What this task involves
Copy exactly the lines of the records below, and only those lines, beginning with the line that contains "for name, make" and ending with the line that contains "cad_parts[node].hide_render = cad_parts[node].hide_viewport".

Stored records
━━━━━━━━━━
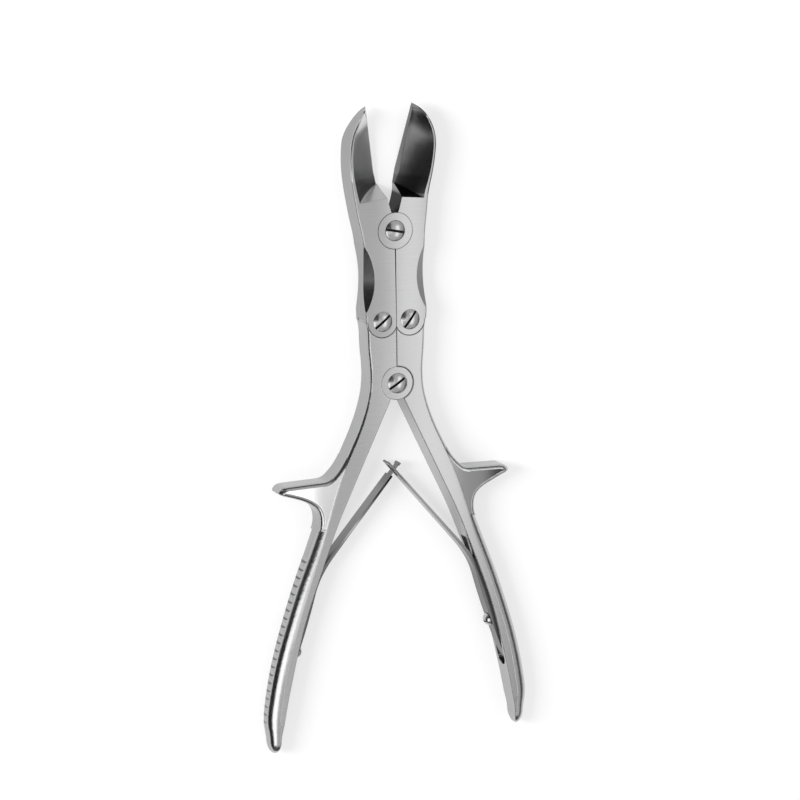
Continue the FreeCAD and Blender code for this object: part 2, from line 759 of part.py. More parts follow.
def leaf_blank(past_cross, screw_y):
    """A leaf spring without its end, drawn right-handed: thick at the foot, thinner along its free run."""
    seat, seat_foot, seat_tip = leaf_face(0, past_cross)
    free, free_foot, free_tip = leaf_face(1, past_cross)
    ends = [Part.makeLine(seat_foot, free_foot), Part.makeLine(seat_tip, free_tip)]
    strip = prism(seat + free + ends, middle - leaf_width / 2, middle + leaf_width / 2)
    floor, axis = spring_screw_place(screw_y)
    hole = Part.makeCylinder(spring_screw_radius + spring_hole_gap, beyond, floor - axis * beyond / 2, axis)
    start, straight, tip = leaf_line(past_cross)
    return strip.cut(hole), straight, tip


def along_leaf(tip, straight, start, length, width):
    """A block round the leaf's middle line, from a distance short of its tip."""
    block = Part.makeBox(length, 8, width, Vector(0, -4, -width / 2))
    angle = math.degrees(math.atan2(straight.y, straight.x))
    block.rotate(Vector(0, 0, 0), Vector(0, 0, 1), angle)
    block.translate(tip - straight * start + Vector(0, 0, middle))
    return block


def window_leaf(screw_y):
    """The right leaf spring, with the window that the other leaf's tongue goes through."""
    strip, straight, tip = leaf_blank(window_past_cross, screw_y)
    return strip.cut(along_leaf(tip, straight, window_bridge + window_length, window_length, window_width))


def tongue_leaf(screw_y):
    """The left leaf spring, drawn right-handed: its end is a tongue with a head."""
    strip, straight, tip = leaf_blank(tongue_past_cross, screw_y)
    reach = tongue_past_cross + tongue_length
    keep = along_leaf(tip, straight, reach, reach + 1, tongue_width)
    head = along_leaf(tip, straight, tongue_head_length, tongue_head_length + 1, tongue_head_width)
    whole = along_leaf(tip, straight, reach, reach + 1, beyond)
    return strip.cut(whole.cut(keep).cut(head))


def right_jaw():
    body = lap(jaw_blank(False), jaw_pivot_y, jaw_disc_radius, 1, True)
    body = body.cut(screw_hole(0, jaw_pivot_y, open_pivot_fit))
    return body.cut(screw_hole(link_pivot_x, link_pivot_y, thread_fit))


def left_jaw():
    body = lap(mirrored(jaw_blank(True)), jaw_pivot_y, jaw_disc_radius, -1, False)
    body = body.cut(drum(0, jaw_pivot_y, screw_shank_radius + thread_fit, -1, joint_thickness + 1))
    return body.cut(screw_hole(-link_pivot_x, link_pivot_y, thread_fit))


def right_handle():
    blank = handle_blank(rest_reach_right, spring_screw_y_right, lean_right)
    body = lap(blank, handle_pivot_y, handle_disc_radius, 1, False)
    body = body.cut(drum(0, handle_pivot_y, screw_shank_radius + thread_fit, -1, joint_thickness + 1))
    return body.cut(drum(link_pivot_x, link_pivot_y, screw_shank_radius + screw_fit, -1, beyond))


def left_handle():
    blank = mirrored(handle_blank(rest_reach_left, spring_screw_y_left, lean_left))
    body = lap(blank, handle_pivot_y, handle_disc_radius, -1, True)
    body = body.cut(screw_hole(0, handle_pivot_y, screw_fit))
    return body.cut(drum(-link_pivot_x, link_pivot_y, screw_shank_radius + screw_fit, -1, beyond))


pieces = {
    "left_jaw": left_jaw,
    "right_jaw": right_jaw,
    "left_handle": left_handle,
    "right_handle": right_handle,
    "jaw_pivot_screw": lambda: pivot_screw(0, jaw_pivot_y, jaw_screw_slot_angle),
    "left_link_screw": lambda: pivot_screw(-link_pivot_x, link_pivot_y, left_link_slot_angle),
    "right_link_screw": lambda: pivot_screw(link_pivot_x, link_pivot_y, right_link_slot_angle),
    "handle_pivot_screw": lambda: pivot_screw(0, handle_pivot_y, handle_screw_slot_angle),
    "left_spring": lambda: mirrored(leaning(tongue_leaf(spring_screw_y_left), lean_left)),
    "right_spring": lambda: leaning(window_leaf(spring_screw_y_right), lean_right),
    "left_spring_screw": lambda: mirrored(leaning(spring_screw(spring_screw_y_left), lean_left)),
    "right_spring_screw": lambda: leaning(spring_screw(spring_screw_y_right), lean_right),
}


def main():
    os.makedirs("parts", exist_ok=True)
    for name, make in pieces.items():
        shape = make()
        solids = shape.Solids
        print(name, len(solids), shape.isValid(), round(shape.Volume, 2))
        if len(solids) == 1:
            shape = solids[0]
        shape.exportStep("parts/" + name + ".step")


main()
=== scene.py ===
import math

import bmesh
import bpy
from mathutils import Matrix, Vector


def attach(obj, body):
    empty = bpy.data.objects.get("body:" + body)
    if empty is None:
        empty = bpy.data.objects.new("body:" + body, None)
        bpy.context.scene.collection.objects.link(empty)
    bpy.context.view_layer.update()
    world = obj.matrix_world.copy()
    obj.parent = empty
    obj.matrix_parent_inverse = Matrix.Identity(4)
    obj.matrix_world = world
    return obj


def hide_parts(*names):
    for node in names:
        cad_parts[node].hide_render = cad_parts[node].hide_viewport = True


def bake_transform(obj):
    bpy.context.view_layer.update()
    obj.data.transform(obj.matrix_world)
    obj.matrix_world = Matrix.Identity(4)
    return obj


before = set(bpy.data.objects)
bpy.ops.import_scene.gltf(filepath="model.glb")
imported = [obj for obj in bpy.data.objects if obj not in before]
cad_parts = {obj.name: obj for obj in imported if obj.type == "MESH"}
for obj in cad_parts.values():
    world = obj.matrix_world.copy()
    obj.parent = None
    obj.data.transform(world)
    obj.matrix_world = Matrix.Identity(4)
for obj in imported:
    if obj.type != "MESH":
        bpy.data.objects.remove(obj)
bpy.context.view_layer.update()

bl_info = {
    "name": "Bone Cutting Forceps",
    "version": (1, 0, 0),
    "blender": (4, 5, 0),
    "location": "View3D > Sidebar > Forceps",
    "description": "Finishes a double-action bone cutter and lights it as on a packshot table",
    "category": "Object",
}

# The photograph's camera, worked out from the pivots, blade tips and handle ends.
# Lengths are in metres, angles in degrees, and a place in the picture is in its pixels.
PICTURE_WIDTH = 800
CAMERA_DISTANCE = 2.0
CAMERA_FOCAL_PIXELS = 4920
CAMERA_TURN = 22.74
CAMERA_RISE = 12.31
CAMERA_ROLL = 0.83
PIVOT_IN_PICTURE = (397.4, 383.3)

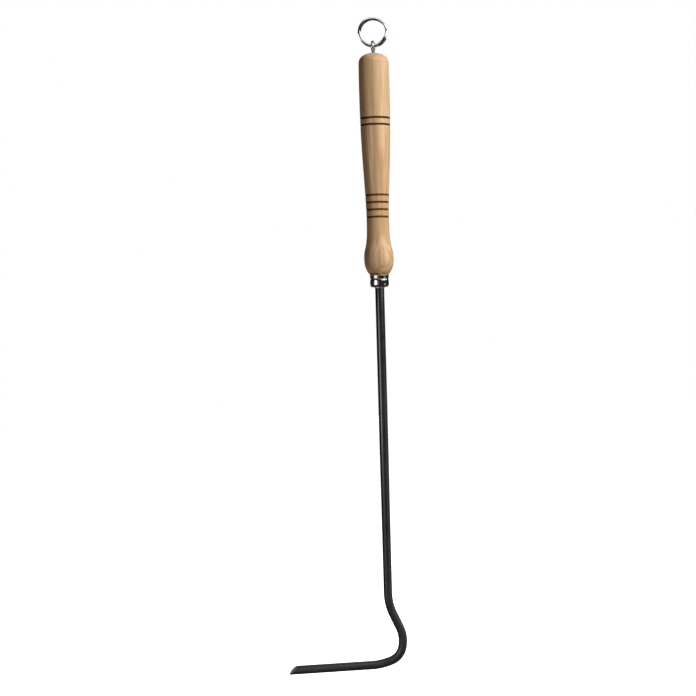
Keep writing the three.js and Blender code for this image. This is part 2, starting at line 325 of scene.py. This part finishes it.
━━━━━━━━━━
Answer in full
    for name, make in pieces.items():
        shape = make()
        solids = shape.Solids
        print(name, len(solids), shape.isValid(), round(shape.Volume, 2))
        if len(solids) == 1:
            shape = solids[0]
        shape.exportStep("parts/" + name + ".step")


main()
=== scene.py ===
import math

import bmesh
import bpy
from mathutils import Matrix, Vector


def attach(obj, body):
    empty = bpy.data.objects.get("body:" + body)
    if empty is None:
        empty = bpy.data.objects.new("body:" + body, None)
        bpy.context.scene.collection.objects.link(empty)
    bpy.context.view_layer.update()
    world = obj.matrix_world.copy()
    obj.parent = empty
    obj.matrix_parent_inverse = Matrix.Identity(4)
    obj.matrix_world = world
    return obj


def hide_parts(*names):
    for node in names:
        cad_parts[node].hide_render = cad_parts[node].hide_viewport = True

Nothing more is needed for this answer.